(Given task): Copy verbatim the material from its first line to the line that holds "relief: Add the", including that line.

--- begin ---

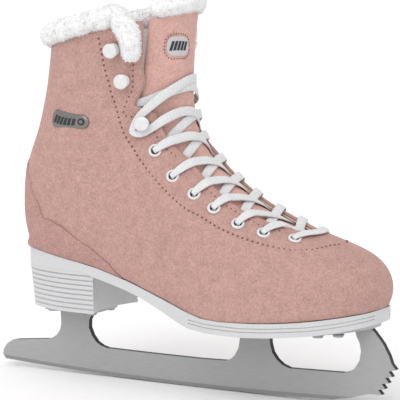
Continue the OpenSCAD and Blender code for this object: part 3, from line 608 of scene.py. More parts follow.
@dataclass
class Upper:
    """The suede shell with its edges, seams, counter, backstay, facing and lining."""

    last: Last
    shell_mm: float = 2.2
    lining_mm: tuple[float, float] = (4.6, 7.3)
    stitch_pitch_mm: float = 3.4
    hole_r_mm: float = 0.62
    eyelet_hole_r_mm: float = 3.0

    def build(self) -> None:
        """Builds and dresses every piece of the upper."""
        self.shell()
        self.lining()
        self.counter()
        self.backstay()
        self.facings()
        self.seams()

    def half(self, side: Side, rows: np.ndarray, cols: int, low: Callable, high: Callable, d: tuple[float, float],
             relief: bool = False) -> tuple[np.ndarray, list]:
        """One half of a sheet that follows the boot.

        Args:
            side: Which half.
            rows: Places s of the rows.
            cols: Points across.
            low: Share t at the lower edge over s.
            high: Share t at the upper edge over s.
            d: Outer and inner depth in millimetres.
            relief: Add the soft unevenness of stretched hide.

        Returns:
            Points and faces.
        """
        share = np.linspace(0, 1, cols)
        lo, hi = low(rows)[:, None], high(rows)[:, None]
        r = side.value * (1 - (lo + (hi - lo) * share[None, :]))
        s = np.repeat(rows[:, None], cols, 1)
        outer, inner = self.last.point(s, r, d[0]), self.last.point(s, r, d[1])
        if relief:
            n = self.last.normal(np.maximum(s, 0.1), np.clip(r, -0.985, 0.985))
            fade = np.clip(s / 1.5, 0, 1)[..., None]
            outer = outer + n * fade * (wobble(outer, 0.045, 3) * 0.35 + wobble(outer, 0.018, 4) * 0.12)[..., None] * MM
            for es, er in self.last.eyelets + self.last.hooks:
                c = self.last.point(es, side.value * er)
                near = np.exp(-((np.linalg.norm(outer - c, axis=-1) / 0.0065) ** 2))[..., None]
                outer = outer - n * near * 0.45 * MM
        return sheet_mesh(outer, inner)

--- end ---

(Final result):
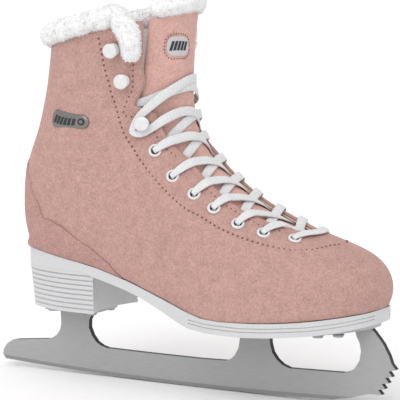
Continue the OpenSCAD and Blender code for this object: part 3, from line 608 of scene.py. More parts follow.
@dataclass
class Upper:
    """The suede shell with its edges, seams, counter, backstay, facing and lining."""

    last: Last
    shell_mm: float = 2.2
    lining_mm: tuple[float, float] = (4.6, 7.3)
    stitch_pitch_mm: float = 3.4
    hole_r_mm: float = 0.62
    eyelet_hole_r_mm: float = 3.0

    def build(self) -> None:
        """Builds and dresses every piece of the upper."""
        self.shell()
        self.lining()
        self.counter()
        self.backstay()
        self.facings()
        self.seams()

    def half(self, side: Side, rows: np.ndarray, cols: int, low: Callable, high: Callable, d: tuple[float, float],
             relief: bool = False) -> tuple[np.ndarray, list]:
        """One half of a sheet that follows the boot.

        Args:
            side: Which half.
            rows: Places s of the rows.
            cols: Points across.
            low: Share t at the lower edge over s.
            high: Share t at the upper edge over s.
            d: Outer and inner depth in millimetres.
            relief: Add the soft unevenness of stretched hide.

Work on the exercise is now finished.